Sounds like a sick, twisted cousin of Oasis don’t it? I think the Trick are more closer to Slade myself but I almost wouldn’t hold the Oasis comparision against ya. Hell, if Noel Gallagher was a little sicker (or at least intentionally funnier) in the lyrics department MAYBE they’d come close. Cheap Trick’s ‘77 debut was and still is a stunner. The opener “Elo Kiddies” pounds at you relentlessly just like a mutant half breed of “Rock N’ Roll Pt. 2” except the lyrics are waaaaaayyyyyyyy more clever and more
humorously black (always a good thing.) Rick Nielsen’s guitar playing through all the songs here is just demented. “Cry, Cry” is a great little glam strutter but the opening guitar sounds like it came from a Nebula from the other side of the universe marching towards you ready to grind you brains in. One wonders what the original “Speak Now Or Forever Hold Your Peace” sounds like compared to the 10 ton Mack truck cover version Nielsen and
his fellow Tricksters display here. “He’s A Whore” is a slightly Punk-ish stop-start machine gun riff (and was made even more insane when fellow Illinois natives and Indie Rock upstarts Big Black covered it later.) And if that’s still not enough “Mandocello” is an absolutley beautiful ballad but Nielsen still maintains that heavy breathin’ Glam Rock rhythm behind it.
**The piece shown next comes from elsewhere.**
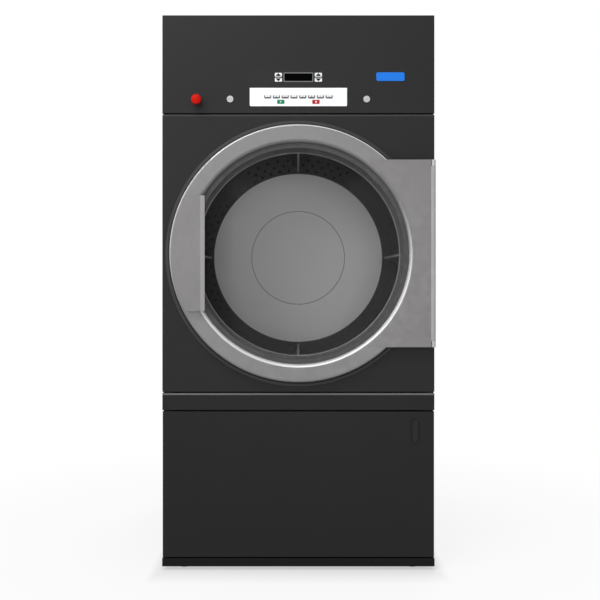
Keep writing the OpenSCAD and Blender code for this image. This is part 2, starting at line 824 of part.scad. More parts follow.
module fan_housing() {
    t = thin_sheet;
    half = scroll_w / 2;
    in_half = half - t;
    color("#9da0a2") in_cabinet() {
        difference() {
            union() {
                translate([-half, 0, 0]) rotate([90, 0, 90]) linear_extrude(scroll_w) scroll_outline(0);
                block([-plenum_w / 2, plenum_y, spigot_z - plenum_w / 2],
                      [plenum_w / 2, rear_y - 1, spigot_z + plenum_w / 2]);
                rod_y(0, rear_y - 2, spigot_z, spigot_r - swage, sheet + 4);
                rod_y(0, cab_d + 1, spigot_z, spigot_r, spigot_len - 1);
                for (side = [-1, 1]) block([side * (half - 15) - 12, fan_y - 60, base_top],
                                           [side * (half - 15) + 12, fan_y + 60, base_top + 40]);
            }
            translate([-in_half, 0, 0]) rotate([90, 0, 90]) linear_extrude(2 * in_half) scroll_outline(-t);
            block([-in_half, plenum_y - 10, fan_z - outlet_drop + t],
                  [in_half, plenum_y + 10, fan_z + scroll_r - t]);
            block([-plenum_w / 2 + t, plenum_y + t, spigot_z - plenum_w / 2 + t],
                  [plenum_w / 2 - t, rear_y - 1 - t, spigot_z + plenum_w / 2 - t]);
            rod_y(0, rear_y - 10, spigot_z, spigot_r - swage - t, 30);
            rod_y(0, cab_d + 1 + t, spigot_z, spigot_r - t, spigot_len);
            rod_x(-half - 1, fan_y, fan_z, fan_r - 38, t + 2);
            rod_x(half - t - 1, fan_y, fan_z, fan_shaft_r + 7, t + 2);
        }
    }
}

// Squirrel-cage wheel: back plate, hub and shaft, curved blades and a front ring
module fan_wheel() {
    x0 = -fan_w / 2;
    color("#74777a") in_cabinet() translate([0, fan_y, fan_z]) rotate([0, 90, 0]) {
        translate([0, 0, fan_w / 2 - 3]) cylinder(r = fan_r, h = 3);
        translate([0, 0, fan_w / 2 - 40]) cylinder(r = 24, h = 40);
        translate([0, 0, fan_w / 2 - 44]) cylinder(r = fan_shaft_r, h = scroll_w / 2 - fan_w / 2 + 70);
        translate([0, 0, x0]) difference() {
            cylinder(r = fan_r, h = 4);
            translate([0, 0, -1]) cylinder(r = fan_r - 26, h = 6);
        }
        for (i = [0 : blade_count - 1]) rotate(i * 360 / blade_count) translate([0, 0, x0 + 3.5])
            linear_extrude(fan_w - 6) intersection() {
                translate([fan_r - 14, 22]) difference() {
                    circle(r = 26);
                    circle(r = 24.6);
                }
                translate([fan_r - 25, -5]) square([23, 14]);
            }
    }
}

module fan_motor() {
    x0 = scroll_w / 2;
    color("#3f5568") in_cabinet() difference() {
        union() {
            rod_x(x0, fan_y, fan_z, fan_motor_r + 22, 5);
            translate([x0, fan_y, fan_z]) rotate([0, 90, 0])
                finned_casing(fan_motor_r, fan_motor_len, 9, 5);
            rod_x(x0 + fan_motor_len, fan_y, fan_z, fan_motor_r - 8, 14);
            block([x0 + 40, fan_y - 30, base_top], [x0 + 110, fan_y + 30, fan_z]);
        }
        rod_x(x0 - 1, fan_y, fan_z, fan_shaft_r + run_fit, 31);
    }
}

// Lint compartment with its visible front rail

module lint_box() {
    t = thin_sheet;
    half = lint_half;
    vent_gap = 22;
    color("#303234") in_cabinet() {
        folded_panel(cab_w, rail_z, rail_h, fold_d);
        difference() {
            block([-half, lint_y, base_top], [half, lint_y + lint_d, lint_top]);
            block([-half + t, lint_y - 1, base_top + t], [half - t, lint_y + lint_d - t, lint_top + 1]);
            block([-duct_w, lint_y + lint_d - 5, base_top + vent_gap],
                  [duct_w, lint_y + lint_d + 5, screen_z - vent_gap]);
        }
        block([-half, sheet / 2, lint_top - t], [half, lint_y + 12, lint_top]);
        for (side = [-1, 1]) block([side * (half - 8) - 8, lint_y + 4, screen_z - 2],
            [side * (half - 8) + 8, lint_y + lint_d - 4, screen_z]);
        translate([lint_hinge_x, lint_hinge_y, rail_z - seam - 6]) cylinder(r = lint_pin_r, h = seam + 7);
    }
}

// Sliding screen: frame, cross bars and a finger tab
module lint_screen() {
    half = lint_half - thin_sheet - 2;
    y0 = lint_y + 10;
    y1 = lint_y + lint_d - 8;
    in_half = half - screen_frame_w;
    in_y0 = y0 + screen_frame_w;
    in_y1 = y1 - screen_frame_w;
    bar = 3;
    bars = 26;
    color("#c4c6c8") in_cabinet() {
        difference() {
            block([-half, y0, screen_z], [half, y1, screen_z + screen_t]);
            block([-in_half, in_y0, screen_z - 1], [in_half, in_y1, screen_z + screen_t + 1]);
        }
        for (i = [1 : bars])
            translate([-in_half + i * 2 * in_half / (bars + 1) - bar / 2, in_y0 - 1, screen_z + 6])
            cube([bar, in_y1 - in_y0 + 2, bar]);
        for (i = [1 : 3]) translate([-in_half - 1, in_y0 + i * (in_y1 - in_y0) / 4 - bar, screen_z + 4])
            cube([2 * in_half + 2, 2 * bar, bar]);
        block([-45, y0 - 6, screen_z], [45, y0 + 1, screen_z + 2]);
    }
}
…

And just like Oasis one wonders what any of the Beatles would think if they heard it. Would they be embarrassed, proud or both? “Taxman, Mr. Thief” name checks their “Taxman” while bitchin’ even harder than the Fab 4 did about tax collection. Even more surreal, Zander gives one of the all-time great Lennon imitations on “The Ballad Of T.V. Violence (I’m Not The Only Boy.)”
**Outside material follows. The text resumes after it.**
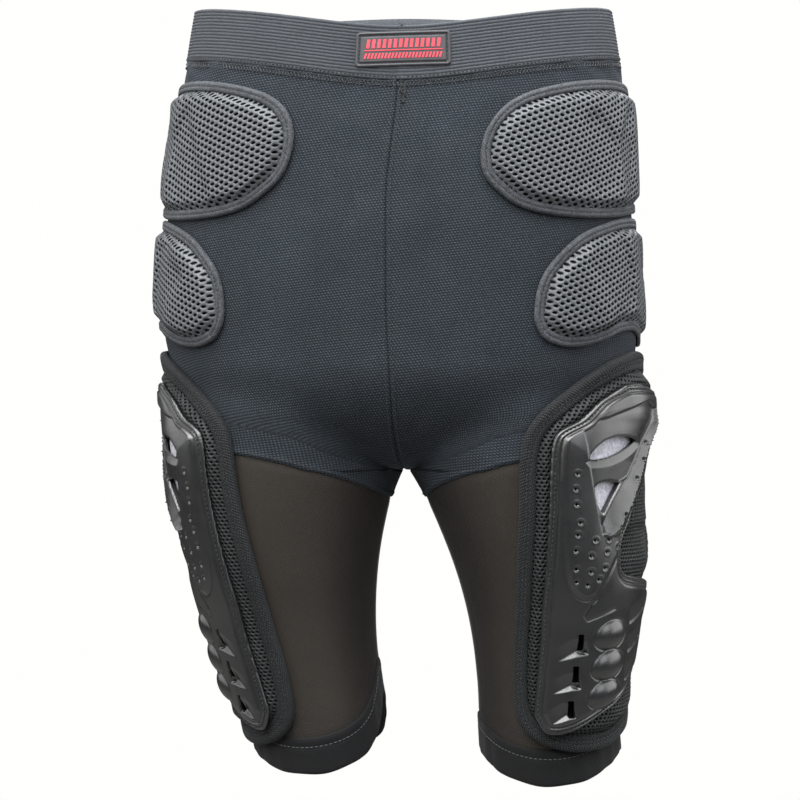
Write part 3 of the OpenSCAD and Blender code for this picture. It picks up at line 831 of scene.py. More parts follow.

And wouldn’t you know engineer supremo Jack Douglas (who also worked with Lennon) is behind the board for production duties on this one? Jack Douglas is a great and occasionally maligned engineer/producer. Most of the people I know who are Rock history buffs will usually only admit his greatness on 2 projects. 1. Engineering the New York Dolls debut and 2. producing and engineering classic Aerosmith discs like Toys In The Attic, Rocks and Draw The Line. Other than that they usually tell me he ruined Patti Smith’s Radio Ethiopia (I still say that’s not his fault) and gave Cheap Trick a “thin” sound on their debut (compared to the fatter, warmer production on future
classic Trick discs courtesy of Tom Werman.) However, I still say Douglas earned his keep here. I don’t know how Douglas could’ve made “Elo Kiddies” stomp any harder or the entire disc rock better. Sure, we all know that their 2nd album In Color is the TRUE classic in Cheap Trick’s canon (thanks partly to Tom Werman’s knob twiddling) but Douglas and the Trick here create a gem of uncanny and darkly comedic quality.
BEWARE! There are now 2 “self titled” records by Cheap Trick. One was made a few years back and features a guitar on the cover. The cover for the classic one from ‘77 features a Black & White “Police Line Up” type photo of the band, so get that one!
IMPORTANT NOTE:PLEASE buy the new CD re-issue of this debut recently released by Epic/Legacy. This version is even more of a juicy piece of head candy due to the quality remastering and the warped whimsy of the 5 bonus tracks included. One, an early demo of “I Want You
To Want Me” is the true link between Rockabilly and Glam.
Another, “I Dig Go-Go Girls” just might be the sickest yet
funniest thing they’ve ever recorded.